However, this ending is so classic it's sometimes considered a Discredited Trope, or even a UnDead Horse Trope. It is often a subject to parody, and is frequently avoided in favor a Twist Ending.
Despite being one of The Oldest Ones in the Book, this trope is still used more frequently than you'd think. Many audiences simply want a Happy Ending because it makes them feel good. True art may be angsty, but Angst Aversion is also a fact of life. Everyone has their own favorite spot on the Sliding Scale of Idealism Versus Cynicism, and the Happily Ever After ending is meant to appeal to those who prefer the more idealistic side of things.
The original source of the Happily Ever After endings, the Fairy Tale, often dealt with the end of the evil characters, with great finality and with more details than the hero and heroine's happiness. The Wicked Stepmother arrives at Snow White's wedding, whereupon she is forced to put on red-hot iron shoes and dance until she dies, and this is an utterly typical fairy tale ending.

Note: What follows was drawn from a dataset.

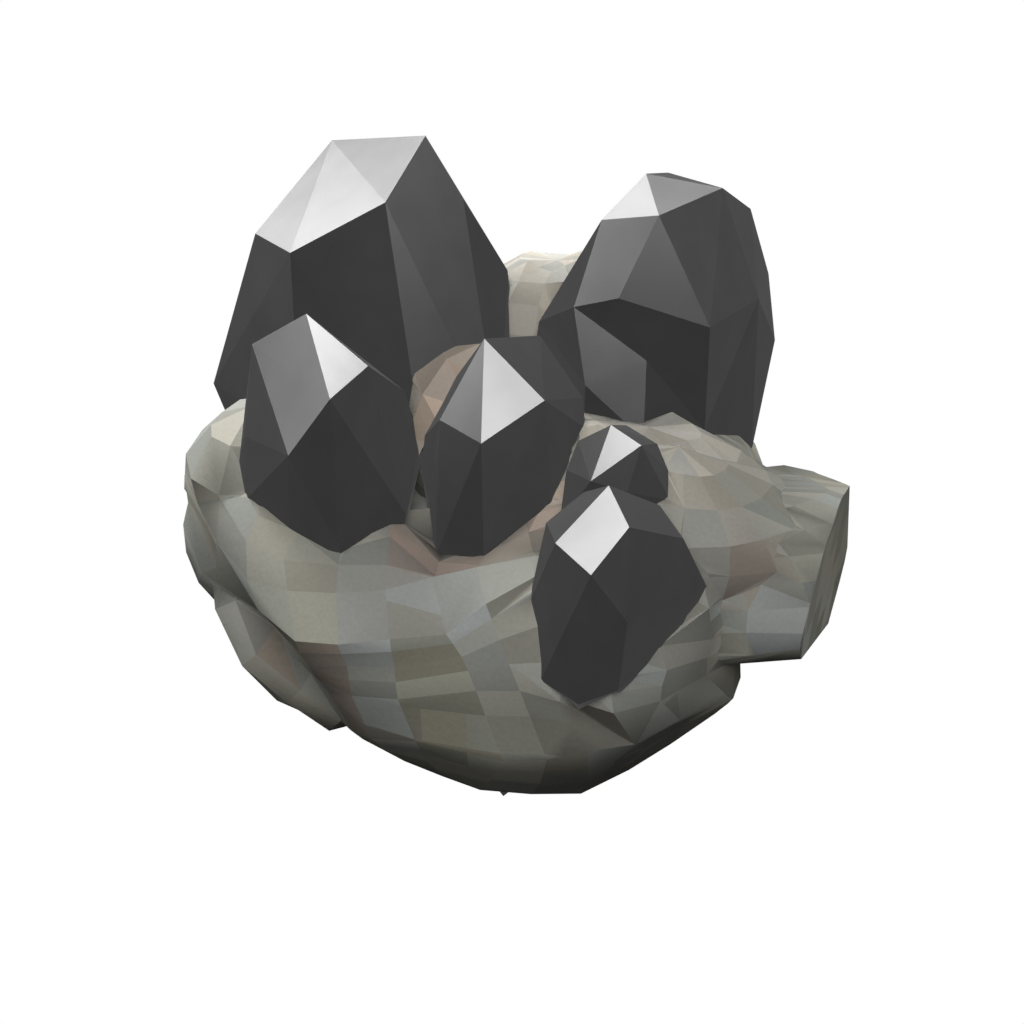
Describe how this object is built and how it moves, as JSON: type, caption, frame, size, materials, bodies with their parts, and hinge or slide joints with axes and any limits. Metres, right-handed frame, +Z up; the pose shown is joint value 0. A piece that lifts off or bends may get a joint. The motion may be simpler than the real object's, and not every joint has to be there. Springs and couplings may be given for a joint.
{
  "type": "tin ore specimen",
  "caption": "Cabinet mineral specimen: sharp flat-faced dark cassiterite crystals standing on a lumpy, dish-shaped piece of pale matrix rock, resting on a small flat below.",
  "frame": {"origin": "middle of the flat rest under the matrix rock, on the surface that the specimen stands on", "axes": "+Z up, -Y the side on which the crystals show best, +X to the right seen from that side"},
  "size_m": [0.1122, 0.099, 0.0985],
  "materials": {
    "matrix_rock": "matt weathered rock in flat patches of grey, olive, beige and brown",
    "cassiterite": "near-black crystal with a bright adamantine sheen on flat faces"
  },
  "bodies": {
    "root": {"matrix_rock": "matrix_rock", "crystal_back_left": "cassiterite", "crystal_front_left": "cassiterite", "crystal_centre": "cassiterite", "crystal_back_right": "cassiterite", "crystal_small_right": "cassiterite", "crystal_front_right": "cassiterite", "crystal_tip_low": "cassiterite"}
  },
  "joints": []
}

Interestingly enough, this is something of a Dead Unicorn Trope, as many of the older fairy tales had endings that provided An Aesop, however unfriendly.
See also True Love's Kiss, Died Happily Ever After, Babies Ever After, Dance Party Ending, The Good Guys Always Win. Contrast Downer Ending and Bittersweet Ending, the cruellest examples of which make us think they're going to be a case of this trope before yanking the rug out from under the audience. Compare Maybe Ever After, which leaves open the possibiity of a happily ever after ending, but doesn't make it a certain conclusion, and Earn Your Happy Ending, in which the characters only live Happily Ever After if they're prepared to put some effort into it. In more modern works, even a straight Happily Ever After can have the rug pulled out from under it in the sequel, in which we catch up with Prince Charming and his princess and find that they're getting on each other's nerves and have to fall in love all over again.
As this is an ending trope, unmarked spoilers abound.
Not to be confused with the animated Filmation feature. Or a certain song from a certain mecha show. Or even a series of multicultural fairy tales that aired on HBO.
Anime & Manga[]
- Cardcaptor Sakura - in spite of the intentional Cliffhanger as Sakura jumps across the wide gap between her and Syaoran, it is already clear that the couple (and possibly the other characters, too) get to live happily after the story. The Power of Friendship and the Power of Love prevail! One of the very few anime shows that actually have true happy endings.
- Actually they did show Sakura successfully hugging Syaoran in the end, although indirectly in the bonus art released later. So yeah, it counts.
- Heavily implied in Tokyo Godfathers.
- The eventual end of Higurashi no Naku Koro ni had everyone (including the main villain) survive. Shame it took a thousand years to accomplish.
Film (Animated)[]
- Rio, as per tradition of most of the known western animated films.
Film (Live-Action)[]
- Just about every Adam Sandler movie has this. Even if the film doesn't end with him "getting the girl," it will at least end with some kind of happily-ever-after epilogue (case in point: Big Daddy).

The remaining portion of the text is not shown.